This School Worries and My Brain resource is a free printable PDF poster that helps children, kids, and young people understand what happens in their brain when they feel anxious about school. It explains school anxiety in a clear, child-friendly way, using simple language and visuals to show how worry affects thoughts, feelings, behaviour, and decision making.
The poster introduces the idea of a brain alarm, worry brain, and thinking brain. It explains how, when a child feels scared or unsafe at school, their brain switches into protection mode. This can lead to fight, flight, freeze, or angry responses, difficulty listening or thinking, and behaviour the child may later regret. It also shows how worry can sit at a lower level, where a child feels uneasy, expects something bad to happen, and needs adult support to slow their thoughts down. The green zone explains what it feels like when the thinking brain is working and the child feels calm enough to learn, cope, and ask for help.
This resource supports children and young people who experience school anxiety, school worries, school avoidance, or school refusal. It is especially useful for children who struggle with emotional regulation, anxiety, or overwhelming feelings linked to school environments. It can also support neurodivergent children, including those with ASD or ADHD, who may experience heightened stress or threat responses at school.

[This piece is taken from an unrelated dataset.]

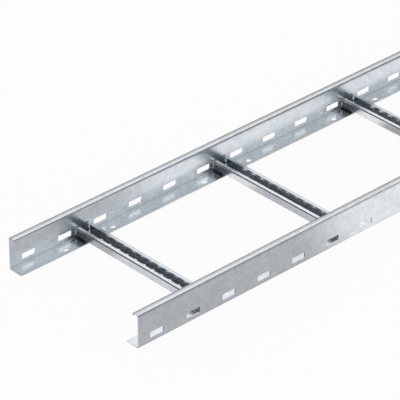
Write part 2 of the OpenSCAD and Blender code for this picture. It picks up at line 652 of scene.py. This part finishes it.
@dataclass
class Studio:
    """Pale floor, white surroundings, one soft lamp and the camera.

    The camera sees a plain floor and plain white surroundings. What the metal mirrors is set apart from
    that: dark flanks, a dark back horizon, a brighter top, and a floor whose brightness changes around the
    ladder and along its bed. Positions along X and Y are in the ladder's own frame.
    """

    low: Vector
    high: Vector
    floor_half: float = 150.0
    floor_drop: float = 0.2 * MM
    floor_white: float = 0.93
    floor_shade: float = 0.9
    floor_sheen_low: float = 0.58
    floor_sheen_front: float = 1.1
    floor_sheen_back: float = 1.08
    floor_sheen_direction: tuple[float, float, float] = (0.806, 0.412, 0.0)
    floor_sheen_start: float = 0.215
    floor_sheen_end: float = 0.345
    bed_sheen_near: float = 0.86
    bed_sheen_far: float = 0.48
    bed_start: float = 0.05
    bed_length: float = 0.75
    bed_front_fade: float = 0.015
    bed_back_start: float = 0.05
    bed_back_end: float = 0.085
    left_flank_start: float = 0.3
    left_flank_end: float = -0.15
    left_flank_glow: float = 0.05
    right_flank_direction: tuple[float, float, float] = (0.73, -0.683, 0.0)
    right_flank_start: float = 0.3
    right_flank_end: float = 0.7
    right_flank_low_glow: float = 0.15
    right_flank_high_glow: float = 0.88
    right_flank_low: float = 0.15
    right_flank_high: float = 0.5
    back_direction: tuple[float, float, float] = (0.62, 0.785, 0.0)
    back_start: float = 0.3
    back_end: float = 0.7
    back_glow: float = 0.05
    back_low: float = 0.28
    back_high: float = 0.56
    sky_glow: float = 1.0
    top_glow: float = 1.6
    top_low: float = 0.5
    top_high: float = 0.8
    ambient: float = 0.8
    lamp_place: tuple[float, float, float] = (0.9, 1.7, 1.6)
    lamp_aim: tuple[float, float, float] = (-0.8, 0.0, 0.0)
    lamp_width: float = 1.4
    lamp_glow: float = 0.1
    azimuth: float = 43.053
    elevation: float = 31.754
    distance: float = 4.9153
    aim_from_end: float = 0.32489
    aim_from_middle: float = 0.06239
    lens: float = 275.98
    sensor: float = 36.0
    far_clip: float = 1000.0

    def build(self) -> None:
        """Build the whole studio."""
        self.world()
        self.floor()
        self.lights()
        self.camera()

    def world(self) -> None:
        """White surroundings that are dark at both flanks and at the back in what the metal mirrors."""
        world = bpy.data.worlds.new("white_studio")
        world.use_nodes = True
        bpy.context.scene.world = world
        tree = NodeTree(world.node_tree)
        surroundings = world.node_tree.nodes["Background"]
        surroundings.inputs["Color"].default_value = (1.0, 1.0, 1.0, 1.0)
        direction = tree.add("ShaderNodeTexCoord").outputs["Generated"]
        axes = tree.add("ShaderNodeSeparateXYZ")
        tree.feed(axes.inputs[0], direction)
        left = tree.spread(axes.outputs["X"], self.left_flank_end, self.left_flank_start,
                           self.left_flank_glow, 1.0)
        sideways = tree.add("ShaderNodeVectorMath", operation="DOT_PRODUCT")
        tree.feed(sideways.inputs[0], direction)
        tree.feed(sideways.inputs[1], self.right_flank_direction)
        right_glow = tree.spread(axes.outputs["Z"], self.right_flank_low, self.right_flank_high,
                                 self.right_flank_low_glow, self.right_flank_high_glow)
        right = tree.spread(sideways.outputs["Value"], self.right_flank_start, self.right_flank_end,
                            1.0, right_glow)
        backwards = tree.add("ShaderNodeVectorMath", operation="DOT_PRODUCT")
        tree.feed(backwards.inputs[0], direction)
        tree.feed(backwards.inputs[1], self.back_direction)
        back_glow = tree.spread(axes.outputs["Z"], self.back_low, self.back_high, self.back_glow, 1.0)
        back = tree.spread(backwards.outputs["Value"], self.back_start, self.back_end, 1.0, back_glow)
        sky = tree.spread(axes.outputs["Z"], self.top_low, self.top_high, self.sky_glow, self.top_glow)
        mirrored = tree.maths("MULTIPLY", tree.maths("MULTIPLY", left, right),
                              tree.maths("MULTIPLY", back, sky))
        rays = tree.add("ShaderNodeLightPath")
        seen = tree.maths("MAXIMUM", rays.outputs["Is Camera Ray"], rays.outputs["Is Transmission Ray"])
        plain = tree.maths("ADD", tree.maths("MULTIPLY", seen, 1 - self.ambient), self.ambient)
        strength = tree.add("ShaderNodeMix", data_type="FLOAT")
        tree.feed(strength.inputs[0], rays.outputs["Is Glossy Ray"])
        tree.feed(strength.inputs[2], plain)
        tree.feed(strength.inputs[3], mirrored)
        tree.feed(surroundings.inputs["Strength"], strength.outputs[0])

    def floor(self) -> None:
        """Pale floor that keeps the ladder's soft shadow and is shaded in what the metal mirrors."""
        half, drop = self.floor_half, self.low.z - self.floor_drop
        mesh = bpy.data.meshes.new("floor")
        corners = [(-half, -half, drop), (half, -half, drop), (half, half, drop), (-half, half, drop)]
        mesh.from_pydata(corners, [], [(0, 1, 2, 3)])
        floor = bpy.data.objects.new("floor", mesh)
        bpy.context.scene.collection.objects.link(floor)
        floor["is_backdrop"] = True
        material = bpy.data.materials.new("pale_floor")
        material.use_nodes = True
        tree = NodeTree(material.node_tree)
        nodes = material.node_tree.nodes
        nodes.remove(nodes["Principled BSDF"])
        lit = tree.add("ShaderNodeBsdfDiffuse")
        lit.inputs["Color"].default_value = (self.floor_shade, self.floor_shade, self.floor_shade, 1.0)
        rays = tree.add("ShaderNodeLightPath")
        place = tree.add("ShaderNodeTexCoord").outputs["Object"]
        axes = tree.add("ShaderNodeSeparateXYZ")
        tree.feed(axes.inputs[0], place)
        away = tree.add("ShaderNodeVectorMath", operation="DOT_PRODUCT")
        tree.feed(away.inputs[0], place)
        tree.feed(away.inputs[1], self.floor_sheen_direction)
        end = self.low.x * self.floor_sheen_direction[0]
        bright = tree.spread(axes.outputs["Y"], self.low.y, 0.0,
                             self.floor_sheen_front, self.floor_sheen_back)
        around = tree.spread(away.outputs["Value"], end + self.floor_sheen_start,
                             end + self.floor_sheen_end, self.floor_sheen_low, bright)
        bed = tree.spread(axes.outputs["X"], self.low.x + self.bed_start, self.low.x + self.bed_length,
                          self.bed_sheen_near, self.bed_sheen_far)
        in_bed = tree.maths(
            "MULTIPLY",
            tree.spread(axes.outputs["Y"], self.low.y, self.low.y + self.bed_front_fade, 0.0, 1.0),
            tree.spread(axes.outputs["Y"], self.bed_back_start, self.bed_back_end, 1.0, 0.0))
        sheen_mix = tree.add("ShaderNodeMix", data_type="FLOAT")
        tree.feed(sheen_mix.inputs[0], in_bed)
        tree.feed(sheen_mix.inputs[2], around)
        tree.feed(sheen_mix.inputs[3], bed)
        glow = tree.add("ShaderNodeMix", data_type="FLOAT")
        tree.feed(glow.inputs[0], rays.outputs["Is Glossy Ray"])
        tree.feed(glow.inputs[2], 1.0)
        tree.feed(glow.inputs[3], sheen_mix.outputs[0])
        white = tree.add("ShaderNodeEmission")
        tree.feed(white.inputs["Strength"], glow.outputs[0])
        seen = tree.maths("MAXIMUM", rays.outputs["Is Camera Ray"],
                          tree.maths("MAXIMUM", rays.outputs["Is Glossy Ray"],
                                     rays.outputs["Is Transmission Ray"]))
        blend = tree.add("ShaderNodeMixShader")
        tree.feed(blend.inputs[0], tree.maths("MULTIPLY", seen, self.floor_white))
        tree.feed(blend.inputs[1], lit.outputs[0])
        tree.feed(blend.inputs[2], white.outputs[0])
        tree.feed(nodes["Material Output"].inputs["Surface"], blend.outputs[0])
        mesh.materials.append(material)

    def lights(self) -> None:
        """Soft lamp behind the ladder, which puts a sheen on the faces that look up."""
        SoftLamp("back_softbox", self.lamp_place, self.lamp_aim, self.lamp_width, self.lamp_glow).build()

    def camera(self) -> None:
        """Long-lens camera that looks down along the ladder from its -X end."""
        turn, tilt = math.radians(self.azimuth), math.radians(self.elevation)
        forward = Vector((math.sin(turn) * math.cos(tilt), math.cos(turn) * math.cos(tilt), -math.sin(tilt)))
        middle = (self.low + self.high) / 2
        aim = Vector((self.low.x + self.aim_from_end, middle.y + self.aim_from_middle, middle.z))
        data = bpy.data.cameras.new("camera")
        data.lens = self.lens
        data.sensor_width = self.sensor
        data.clip_end = self.far_clip
        camera = bpy.data.objects.new("camera", data)
        camera.location = aim - forward * self.distance
        camera.rotation_euler = forward.to_track_quat("-Z", "Y").to_euler()
        bpy.context.scene.collection.objects.link(camera)
        bpy.context.scene.camera = camera


def main() -> None:
    """Build the pieces in order."""
    logging.basicConfig(level=logging.INFO, format="%(name)s: %(message)s")
    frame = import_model()
    low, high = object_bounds()
    bpy.context.scene.view_settings.view_transform = "Standard"

    spangle, marks = ZincSpangle().group(), RollMarks().group()
    # Crowned top flanges and painted shade at the rail's bends.
    edges = RolledEdges(high.y, high.z)
    rail_sheet = GalvanisedSheet("rail_steel", RollingDirection.ALONG_RUN, edges=edges)
    rung_sheet = GalvanisedSheet("rung_steel", RollingDirection.ACROSS_RUN)
    rail_steel = rail_sheet.material(spangle, marks)
    rung_steel = rung_sheet.material(spangle, marks)
    weld_metal = WeldMetal().material()
    for node in sorted(frame["nodes"]):
        if node.startswith("side_rail"):
            SideRail(node).dress(frame, rail_steel)
        else:
            rung = Rung(node)
            rung.dress(frame, rung_steel)
            LOG.info("laid %s", rung.weld(weld_metal).name)
        LOG.info("dressed %s", node)
    Studio(low, high).build()


if __name__ == "__main__":
    main()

The poster is helpful for parents, carers, foster carers, adoptive parents, teachers, teaching assistants, social workers, and other professionals working with children and families. It can be used at home, in schools, or in therapeutic and support settings to start conversations, build emotional understanding, and reduce shame around anxiety and behaviour linked to school stress.
The resource is designed as a visual support and psychoeducation tool. It does not include worksheets or activities but works well alongside emotional wellbeing work, anxiety support, and behaviour support plans.